Let’s take an example. The clearest explanation of the three cults is found – yep – on three separate sheets of paper in a particular area. They basically just say “The Order believes this this and this”, and that’s it. I’ve just dug up the Unknowing description:

“The Unknowing are one of the three ideological groups that spawned from the formation of the Council. Their ideology consists of a loose form of agnosticism. Finding a general [blah blah blah]…

The Unknowing seek to rid any potential new society of the concept of objective truth. And, in doing so, they aim to eliminate oppression entirely, leaving truth to individuals. Their goal is to create a society that adopts subjective truth.”

And that’s just one sheet of paper in the game. Surely there must be more interesting ways to communicate this information!
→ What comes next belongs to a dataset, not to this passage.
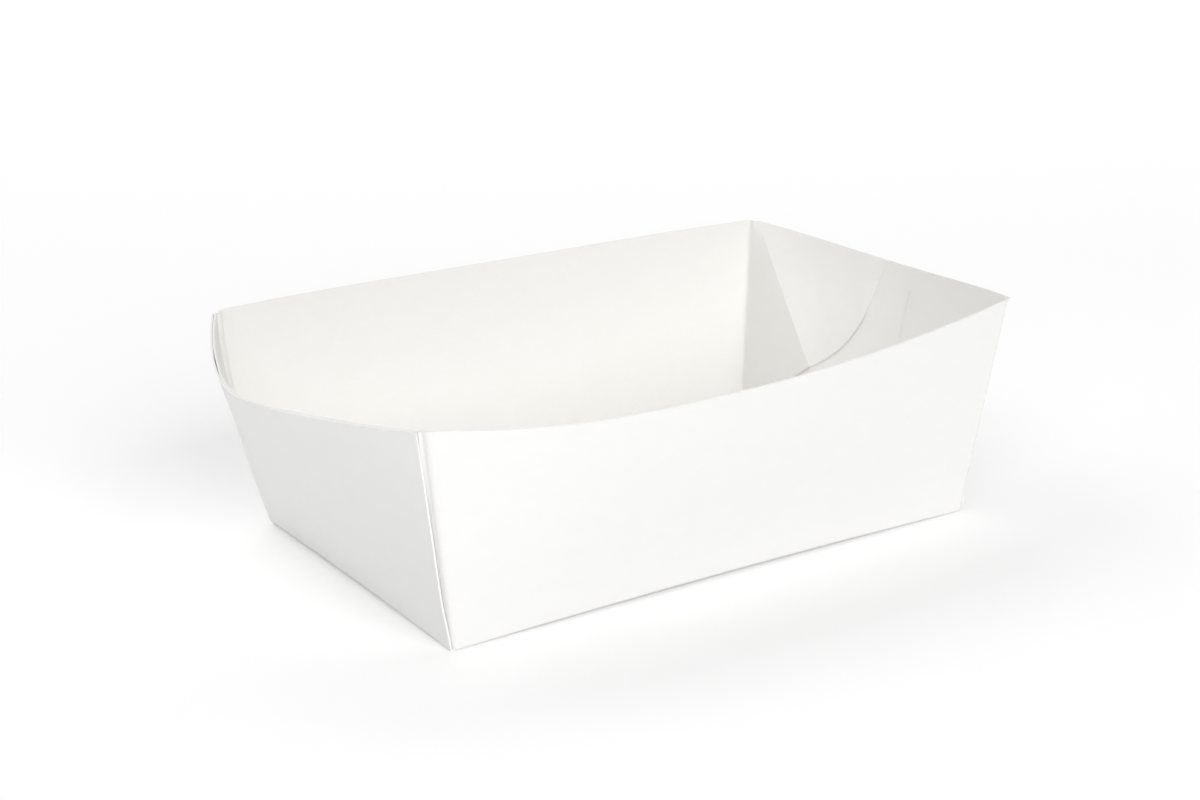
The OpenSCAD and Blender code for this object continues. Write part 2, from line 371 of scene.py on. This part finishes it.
def on_flap(end, side, k, crease, up):
    if k == 0:
        return on_corner_fold(end, side, 1, up)
    if end > 0 and k < crease:
        return mix(on_corner_fold(end, side, 1, up), on_flap(end, side, crease, crease, up), k / crease)
    place = flap_outline(k, crease, up)
    across, height = side * place.x, place.y / end_slant
    closer = (glue_gap - end_gap) * soft_step((k - crease) / (1 - crease))
    inset = (flap_inset - closer) * mix(1, slant_of(end, across, height), soft_step(8 * k))
    lift = loose_edge * loose_share(k, crease, up)
    w = clamp(across / end_half(height), -1, 1)
    raised = Vector((0, 0, end_lift_at(w) * (1 - height)))
    return on_end(end, across, height, flap_bow(end, across, height) - inset - lift) + raised


print("a flap's end meets the rim", round(1000 * flap_outline(1, 0.4, 1).x, 1), "mm from the middle")

# %% [markdown]
# ## The blank
#
# The blank starts as one flat grid. Its squares are counted out: so many along the base, a
# few round each fold, and more up each wall, about one square for every 1.7 mm of card. Then
# four slots are cut, which part the end panels from the flaps, exactly where the press
# cuts them.

# %% Count out the squares
base_cells_long, base_cells_wide = 80, 52
fold_cells, side_cells, end_cells, crease_cells = 6, 30, 36, 16
wing_long, wing_wide = end_cells + fold_cells, side_cells + fold_cells
columns, rows = base_cells_long + 2 * wing_long, base_cells_wide + 2 * wing_wide

blank = bmesh.new()
bmesh.ops.create_grid(blank, x_segments=columns, y_segments=rows, size=1)
blank.transform(Matrix.Diagonal((columns / 2, rows / 2, 1, 1)))
sheet_place = blank.verts.layers.float_vector.new("sheet")
scored = blank.verts.layers.float.new("scored")
cut_edge = blank.verts.layers.float.new("cut_edge")
side_of_card = blank.faces.layers.float.new("card_side")
print("blank:", len(blank.faces), "squares,", columns, "by", rows)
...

Images are quick and neat – and they suit the medium of video games.

Picture2So here’s a really shitty concept I knocked up in five minutes on PowerPoint. There’s a star surrounded by the five senses, with jail bars in the middle and the word ‘Isolation’ across the middle. In about two seconds we’ve started communicating the Unknowing philosophy: our senses are a prison, and we have no access to objective truth. We’d have to do a little more to draw the idea out fully, but this is not impossible stuff. For the Order (the religious guys) we might have a light descending from God and illuminating the believers – there’s really heaps of potential to communicate visually. It’s quicker, it’s neater, and it doesn’t break up the flow of the game as much. When I was reading through the notes in the tab-menu, I might be pausing for four or five minutes to read through those monsters – they’re huge unwieldy chunks of text.

So anyway: I like what Leviathan is doing, in the sense that I like the direction it’s heading in. It’s great that video games are playing with philosophy – that’s good for the intellectual health of the medium. At the same time, this is one of those ‘stepping stone’ games – it doesn’t display mastery of the medium. In fifty years time we’ll look back at this game as a quaint early step in the right direction.